(Rows from a dataset)
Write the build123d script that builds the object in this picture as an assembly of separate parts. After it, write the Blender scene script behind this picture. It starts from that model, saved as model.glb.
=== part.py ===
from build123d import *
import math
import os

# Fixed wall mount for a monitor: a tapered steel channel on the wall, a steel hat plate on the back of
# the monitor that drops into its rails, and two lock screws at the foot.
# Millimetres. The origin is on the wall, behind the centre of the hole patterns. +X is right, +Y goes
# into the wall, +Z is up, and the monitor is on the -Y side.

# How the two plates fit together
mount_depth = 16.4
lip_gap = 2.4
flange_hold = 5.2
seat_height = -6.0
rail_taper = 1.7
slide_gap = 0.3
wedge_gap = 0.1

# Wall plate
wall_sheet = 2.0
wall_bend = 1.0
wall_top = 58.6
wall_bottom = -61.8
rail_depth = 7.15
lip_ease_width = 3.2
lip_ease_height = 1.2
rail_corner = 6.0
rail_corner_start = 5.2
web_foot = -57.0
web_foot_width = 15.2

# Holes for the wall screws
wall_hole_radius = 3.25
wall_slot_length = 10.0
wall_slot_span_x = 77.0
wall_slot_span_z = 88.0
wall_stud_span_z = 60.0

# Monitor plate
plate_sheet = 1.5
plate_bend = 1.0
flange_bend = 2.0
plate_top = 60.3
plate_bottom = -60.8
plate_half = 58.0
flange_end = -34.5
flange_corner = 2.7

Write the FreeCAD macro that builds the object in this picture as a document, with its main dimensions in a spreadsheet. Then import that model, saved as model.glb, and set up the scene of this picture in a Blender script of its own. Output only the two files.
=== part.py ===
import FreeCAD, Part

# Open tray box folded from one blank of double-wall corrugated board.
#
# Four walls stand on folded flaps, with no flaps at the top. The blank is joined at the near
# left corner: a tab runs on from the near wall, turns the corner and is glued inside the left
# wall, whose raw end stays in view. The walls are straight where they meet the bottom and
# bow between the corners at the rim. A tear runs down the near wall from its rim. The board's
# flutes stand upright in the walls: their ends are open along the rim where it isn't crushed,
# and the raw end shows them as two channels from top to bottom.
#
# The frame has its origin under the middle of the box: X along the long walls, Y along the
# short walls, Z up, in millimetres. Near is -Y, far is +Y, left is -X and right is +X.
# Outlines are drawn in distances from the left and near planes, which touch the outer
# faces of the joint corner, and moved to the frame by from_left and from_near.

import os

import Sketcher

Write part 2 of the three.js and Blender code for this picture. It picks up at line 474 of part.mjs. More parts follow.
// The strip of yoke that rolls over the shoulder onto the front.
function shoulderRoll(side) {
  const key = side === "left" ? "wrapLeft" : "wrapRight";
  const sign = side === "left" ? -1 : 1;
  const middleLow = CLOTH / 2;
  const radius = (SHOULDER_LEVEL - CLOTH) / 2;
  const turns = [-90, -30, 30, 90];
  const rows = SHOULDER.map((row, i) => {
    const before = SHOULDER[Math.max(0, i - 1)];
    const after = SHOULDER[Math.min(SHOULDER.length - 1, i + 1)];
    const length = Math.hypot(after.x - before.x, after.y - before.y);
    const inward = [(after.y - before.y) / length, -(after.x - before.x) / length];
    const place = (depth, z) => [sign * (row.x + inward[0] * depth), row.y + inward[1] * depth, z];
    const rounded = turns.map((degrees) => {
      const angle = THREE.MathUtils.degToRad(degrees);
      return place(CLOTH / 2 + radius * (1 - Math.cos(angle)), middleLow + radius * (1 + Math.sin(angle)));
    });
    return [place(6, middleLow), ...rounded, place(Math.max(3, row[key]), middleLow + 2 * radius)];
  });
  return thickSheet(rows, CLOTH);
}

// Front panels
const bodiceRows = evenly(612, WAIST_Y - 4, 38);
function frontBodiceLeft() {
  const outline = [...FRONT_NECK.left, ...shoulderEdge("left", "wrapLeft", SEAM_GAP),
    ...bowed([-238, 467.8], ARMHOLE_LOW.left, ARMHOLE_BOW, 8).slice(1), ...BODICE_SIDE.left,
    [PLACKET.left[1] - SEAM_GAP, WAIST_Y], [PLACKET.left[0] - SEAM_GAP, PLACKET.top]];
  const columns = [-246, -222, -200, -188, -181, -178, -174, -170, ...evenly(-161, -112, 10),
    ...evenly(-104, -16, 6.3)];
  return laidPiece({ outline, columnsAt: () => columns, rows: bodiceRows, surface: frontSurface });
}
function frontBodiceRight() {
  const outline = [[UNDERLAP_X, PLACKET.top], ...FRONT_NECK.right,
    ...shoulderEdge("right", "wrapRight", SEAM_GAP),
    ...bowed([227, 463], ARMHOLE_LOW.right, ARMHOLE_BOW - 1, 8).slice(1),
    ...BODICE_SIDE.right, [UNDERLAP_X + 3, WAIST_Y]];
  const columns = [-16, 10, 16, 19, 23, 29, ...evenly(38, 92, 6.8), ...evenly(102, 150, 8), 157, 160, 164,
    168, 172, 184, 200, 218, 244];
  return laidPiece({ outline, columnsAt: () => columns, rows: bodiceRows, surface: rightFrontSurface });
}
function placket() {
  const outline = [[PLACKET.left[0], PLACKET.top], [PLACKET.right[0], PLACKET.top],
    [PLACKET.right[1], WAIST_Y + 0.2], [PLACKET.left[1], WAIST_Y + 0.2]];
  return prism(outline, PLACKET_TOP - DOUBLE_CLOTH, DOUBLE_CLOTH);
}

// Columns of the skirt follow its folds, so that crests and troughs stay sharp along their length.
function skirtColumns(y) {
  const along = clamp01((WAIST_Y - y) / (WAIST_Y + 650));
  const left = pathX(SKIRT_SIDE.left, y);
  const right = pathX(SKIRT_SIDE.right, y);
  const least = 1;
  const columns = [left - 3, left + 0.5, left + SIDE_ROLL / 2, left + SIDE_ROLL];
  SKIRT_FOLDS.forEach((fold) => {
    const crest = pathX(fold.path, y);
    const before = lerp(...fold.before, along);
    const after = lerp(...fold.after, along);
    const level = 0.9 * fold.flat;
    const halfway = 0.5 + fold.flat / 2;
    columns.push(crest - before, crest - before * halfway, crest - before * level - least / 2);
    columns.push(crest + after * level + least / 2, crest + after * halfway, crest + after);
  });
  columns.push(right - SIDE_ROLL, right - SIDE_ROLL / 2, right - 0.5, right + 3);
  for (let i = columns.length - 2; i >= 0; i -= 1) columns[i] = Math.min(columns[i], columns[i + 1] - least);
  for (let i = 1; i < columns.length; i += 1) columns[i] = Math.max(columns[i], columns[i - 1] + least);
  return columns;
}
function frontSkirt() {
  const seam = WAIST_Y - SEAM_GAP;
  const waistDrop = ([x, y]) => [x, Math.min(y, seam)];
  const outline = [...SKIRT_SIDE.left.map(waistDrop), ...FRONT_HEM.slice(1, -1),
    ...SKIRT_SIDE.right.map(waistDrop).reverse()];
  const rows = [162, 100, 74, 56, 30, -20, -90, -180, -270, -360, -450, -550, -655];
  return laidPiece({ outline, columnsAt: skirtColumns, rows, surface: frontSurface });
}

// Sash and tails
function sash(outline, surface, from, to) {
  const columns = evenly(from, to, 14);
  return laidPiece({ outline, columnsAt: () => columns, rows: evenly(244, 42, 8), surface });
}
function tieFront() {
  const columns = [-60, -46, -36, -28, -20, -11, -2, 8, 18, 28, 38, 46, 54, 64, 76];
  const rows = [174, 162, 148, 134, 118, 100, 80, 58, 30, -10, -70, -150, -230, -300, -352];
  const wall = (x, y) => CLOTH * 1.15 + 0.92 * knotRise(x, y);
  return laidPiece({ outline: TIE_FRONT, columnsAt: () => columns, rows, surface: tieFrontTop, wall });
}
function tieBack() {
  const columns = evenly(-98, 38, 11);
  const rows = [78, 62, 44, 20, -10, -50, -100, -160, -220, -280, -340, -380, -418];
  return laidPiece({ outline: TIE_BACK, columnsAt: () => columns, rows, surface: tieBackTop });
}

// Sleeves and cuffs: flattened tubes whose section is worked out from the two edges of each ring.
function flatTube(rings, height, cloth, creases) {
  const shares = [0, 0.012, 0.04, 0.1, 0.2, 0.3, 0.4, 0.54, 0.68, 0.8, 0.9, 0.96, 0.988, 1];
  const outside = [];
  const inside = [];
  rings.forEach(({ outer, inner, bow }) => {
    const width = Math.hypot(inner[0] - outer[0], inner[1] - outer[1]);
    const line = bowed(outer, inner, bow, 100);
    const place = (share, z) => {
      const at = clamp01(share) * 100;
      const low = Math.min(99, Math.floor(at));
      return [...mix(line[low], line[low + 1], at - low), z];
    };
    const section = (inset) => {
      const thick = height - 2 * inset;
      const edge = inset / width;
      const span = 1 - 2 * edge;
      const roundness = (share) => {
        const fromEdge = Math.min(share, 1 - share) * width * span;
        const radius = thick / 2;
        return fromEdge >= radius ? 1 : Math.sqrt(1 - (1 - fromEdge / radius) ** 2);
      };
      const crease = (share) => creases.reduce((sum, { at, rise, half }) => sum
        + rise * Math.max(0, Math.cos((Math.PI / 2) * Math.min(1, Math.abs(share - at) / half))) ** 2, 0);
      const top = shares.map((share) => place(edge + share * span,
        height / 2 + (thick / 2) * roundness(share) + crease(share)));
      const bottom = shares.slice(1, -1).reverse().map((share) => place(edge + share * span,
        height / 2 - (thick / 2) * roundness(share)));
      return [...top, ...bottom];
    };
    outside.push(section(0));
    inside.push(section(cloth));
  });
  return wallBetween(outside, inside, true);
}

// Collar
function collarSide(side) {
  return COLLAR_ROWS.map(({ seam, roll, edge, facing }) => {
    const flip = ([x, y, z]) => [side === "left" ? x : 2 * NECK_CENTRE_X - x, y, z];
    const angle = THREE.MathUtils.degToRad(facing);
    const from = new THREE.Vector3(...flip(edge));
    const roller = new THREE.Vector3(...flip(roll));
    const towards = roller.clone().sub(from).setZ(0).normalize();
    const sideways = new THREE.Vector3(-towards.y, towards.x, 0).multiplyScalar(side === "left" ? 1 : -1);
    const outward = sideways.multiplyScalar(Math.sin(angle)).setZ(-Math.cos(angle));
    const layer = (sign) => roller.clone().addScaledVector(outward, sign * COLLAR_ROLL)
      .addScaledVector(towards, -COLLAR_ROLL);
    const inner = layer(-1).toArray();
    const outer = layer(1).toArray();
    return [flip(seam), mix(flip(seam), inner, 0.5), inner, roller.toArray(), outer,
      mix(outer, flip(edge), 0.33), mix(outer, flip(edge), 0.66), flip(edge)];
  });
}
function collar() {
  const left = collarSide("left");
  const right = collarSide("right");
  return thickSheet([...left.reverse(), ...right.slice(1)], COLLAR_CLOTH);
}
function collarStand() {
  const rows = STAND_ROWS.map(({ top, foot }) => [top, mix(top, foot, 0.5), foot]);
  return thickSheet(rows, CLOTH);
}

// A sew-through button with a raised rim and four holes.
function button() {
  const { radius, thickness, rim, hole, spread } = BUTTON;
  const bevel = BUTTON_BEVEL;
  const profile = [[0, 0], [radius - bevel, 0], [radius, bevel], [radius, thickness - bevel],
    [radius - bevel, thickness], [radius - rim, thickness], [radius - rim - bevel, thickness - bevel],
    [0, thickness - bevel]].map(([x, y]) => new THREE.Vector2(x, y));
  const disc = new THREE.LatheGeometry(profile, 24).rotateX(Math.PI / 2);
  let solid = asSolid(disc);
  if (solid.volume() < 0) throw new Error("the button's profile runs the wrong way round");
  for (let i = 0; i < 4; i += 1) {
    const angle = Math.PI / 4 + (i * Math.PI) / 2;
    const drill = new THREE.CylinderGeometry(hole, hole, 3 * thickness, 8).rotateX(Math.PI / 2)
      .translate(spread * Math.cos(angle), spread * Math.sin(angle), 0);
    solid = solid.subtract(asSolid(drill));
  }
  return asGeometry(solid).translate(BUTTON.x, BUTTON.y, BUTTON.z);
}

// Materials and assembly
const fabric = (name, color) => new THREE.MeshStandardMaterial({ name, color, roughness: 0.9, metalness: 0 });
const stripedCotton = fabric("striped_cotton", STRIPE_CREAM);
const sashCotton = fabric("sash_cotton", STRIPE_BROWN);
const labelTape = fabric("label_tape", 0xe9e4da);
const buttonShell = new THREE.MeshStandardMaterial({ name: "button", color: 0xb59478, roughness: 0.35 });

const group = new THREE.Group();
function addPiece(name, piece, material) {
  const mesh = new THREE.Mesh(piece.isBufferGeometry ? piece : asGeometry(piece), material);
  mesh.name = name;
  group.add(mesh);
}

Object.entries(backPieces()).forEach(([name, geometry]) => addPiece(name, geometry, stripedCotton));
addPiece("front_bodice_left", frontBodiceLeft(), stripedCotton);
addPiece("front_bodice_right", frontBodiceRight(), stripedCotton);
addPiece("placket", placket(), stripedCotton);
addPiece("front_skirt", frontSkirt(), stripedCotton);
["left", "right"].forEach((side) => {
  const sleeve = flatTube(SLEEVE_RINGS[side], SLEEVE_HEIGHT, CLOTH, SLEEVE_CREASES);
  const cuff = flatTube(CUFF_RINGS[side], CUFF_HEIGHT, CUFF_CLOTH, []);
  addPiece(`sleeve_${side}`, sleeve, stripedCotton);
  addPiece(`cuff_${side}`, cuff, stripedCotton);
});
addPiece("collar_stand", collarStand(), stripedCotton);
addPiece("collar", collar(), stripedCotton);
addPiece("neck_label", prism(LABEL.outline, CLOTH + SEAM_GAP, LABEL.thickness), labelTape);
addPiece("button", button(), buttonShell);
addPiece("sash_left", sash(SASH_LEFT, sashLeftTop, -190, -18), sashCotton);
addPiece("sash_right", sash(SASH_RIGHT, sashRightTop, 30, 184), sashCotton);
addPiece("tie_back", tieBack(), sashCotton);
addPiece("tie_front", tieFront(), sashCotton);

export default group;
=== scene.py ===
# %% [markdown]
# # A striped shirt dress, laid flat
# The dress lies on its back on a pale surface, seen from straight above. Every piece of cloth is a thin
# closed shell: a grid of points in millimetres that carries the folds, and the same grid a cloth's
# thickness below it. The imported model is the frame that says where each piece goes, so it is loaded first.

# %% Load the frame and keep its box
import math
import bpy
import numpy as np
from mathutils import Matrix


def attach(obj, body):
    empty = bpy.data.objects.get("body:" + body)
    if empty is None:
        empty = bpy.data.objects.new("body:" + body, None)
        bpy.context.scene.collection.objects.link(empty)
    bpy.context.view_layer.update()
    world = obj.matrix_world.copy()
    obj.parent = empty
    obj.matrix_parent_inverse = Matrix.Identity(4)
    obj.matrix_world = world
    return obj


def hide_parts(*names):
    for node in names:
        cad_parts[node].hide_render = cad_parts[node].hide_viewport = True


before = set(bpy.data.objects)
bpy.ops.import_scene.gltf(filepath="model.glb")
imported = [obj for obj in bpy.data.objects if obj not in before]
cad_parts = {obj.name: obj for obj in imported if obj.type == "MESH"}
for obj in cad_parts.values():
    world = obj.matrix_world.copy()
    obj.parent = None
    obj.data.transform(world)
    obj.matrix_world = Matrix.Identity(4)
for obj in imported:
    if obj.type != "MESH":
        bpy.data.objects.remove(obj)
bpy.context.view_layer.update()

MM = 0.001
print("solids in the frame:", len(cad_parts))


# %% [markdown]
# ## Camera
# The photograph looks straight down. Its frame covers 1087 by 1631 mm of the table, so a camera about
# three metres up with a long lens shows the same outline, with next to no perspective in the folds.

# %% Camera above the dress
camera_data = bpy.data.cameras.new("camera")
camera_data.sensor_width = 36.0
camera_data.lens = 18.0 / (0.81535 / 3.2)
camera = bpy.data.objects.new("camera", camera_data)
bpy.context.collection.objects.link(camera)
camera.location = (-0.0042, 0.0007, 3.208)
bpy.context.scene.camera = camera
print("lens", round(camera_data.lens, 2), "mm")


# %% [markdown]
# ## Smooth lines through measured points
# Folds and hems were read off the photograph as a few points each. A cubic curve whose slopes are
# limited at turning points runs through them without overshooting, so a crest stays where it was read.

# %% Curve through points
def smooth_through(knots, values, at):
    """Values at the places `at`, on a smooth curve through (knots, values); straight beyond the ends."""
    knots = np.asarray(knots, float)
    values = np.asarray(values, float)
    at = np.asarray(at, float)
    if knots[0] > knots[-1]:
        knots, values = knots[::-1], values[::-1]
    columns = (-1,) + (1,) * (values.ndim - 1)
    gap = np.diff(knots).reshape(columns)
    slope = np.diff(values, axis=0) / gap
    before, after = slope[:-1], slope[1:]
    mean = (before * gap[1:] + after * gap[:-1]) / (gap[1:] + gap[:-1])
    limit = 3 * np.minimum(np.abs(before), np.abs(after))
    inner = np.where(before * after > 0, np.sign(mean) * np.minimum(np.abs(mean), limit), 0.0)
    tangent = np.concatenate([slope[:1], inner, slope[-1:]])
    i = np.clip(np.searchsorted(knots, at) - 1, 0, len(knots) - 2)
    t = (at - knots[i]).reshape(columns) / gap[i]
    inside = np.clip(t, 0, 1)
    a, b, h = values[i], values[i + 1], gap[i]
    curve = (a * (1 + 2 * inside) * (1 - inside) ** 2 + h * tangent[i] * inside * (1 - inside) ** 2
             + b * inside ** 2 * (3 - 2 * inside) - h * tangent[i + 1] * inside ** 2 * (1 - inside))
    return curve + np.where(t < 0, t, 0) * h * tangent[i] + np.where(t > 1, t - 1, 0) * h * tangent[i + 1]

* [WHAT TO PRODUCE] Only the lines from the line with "SLEEVE_HEIGHT, CLOTH, SLEEVE_CREASES);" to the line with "if empty is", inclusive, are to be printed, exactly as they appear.

* [RESULT OF THIS TASK]
  const sleeve = flatTube(SLEEVE_RINGS[side], SLEEVE_HEIGHT, CLOTH, SLEEVE_CREASES);
  const cuff = flatTube(CUFF_RINGS[side], CUFF_HEIGHT, CUFF_CLOTH, []);
  addPiece(`sleeve_${side}`, sleeve, stripedCotton);
  addPiece(`cuff_${side}`, cuff, stripedCotton);
});
addPiece("collar_stand", collarStand(), stripedCotton);
addPiece("collar", collar(), stripedCotton);
addPiece("neck_label", prism(LABEL.outline, CLOTH + SEAM_GAP, LABEL.thickness), labelTape);
addPiece("button", button(), buttonShell);
addPiece("sash_left", sash(SASH_LEFT, sashLeftTop, -190, -18), sashCotton);
addPiece("sash_right", sash(SASH_RIGHT, sashRightTop, 30, 184), sashCotton);
addPiece("tie_back", tieBack(), sashCotton);
addPiece("tie_front", tieFront(), sashCotton);

export default group;
=== scene.py ===
# %% [markdown]
# # A striped shirt dress, laid flat
# The dress lies on its back on a pale surface, seen from straight above. Every piece of cloth is a thin
# closed shell: a grid of points in millimetres that carries the folds, and the same grid a cloth's
# thickness below it. The imported model is the frame that says where each piece goes, so it is loaded first.

# %% Load the frame and keep its box
import math
import bpy
import numpy as np
from mathutils import Matrix


def attach(obj, body):
    empty = bpy.data.objects.get("body:" + body)
    if empty is None:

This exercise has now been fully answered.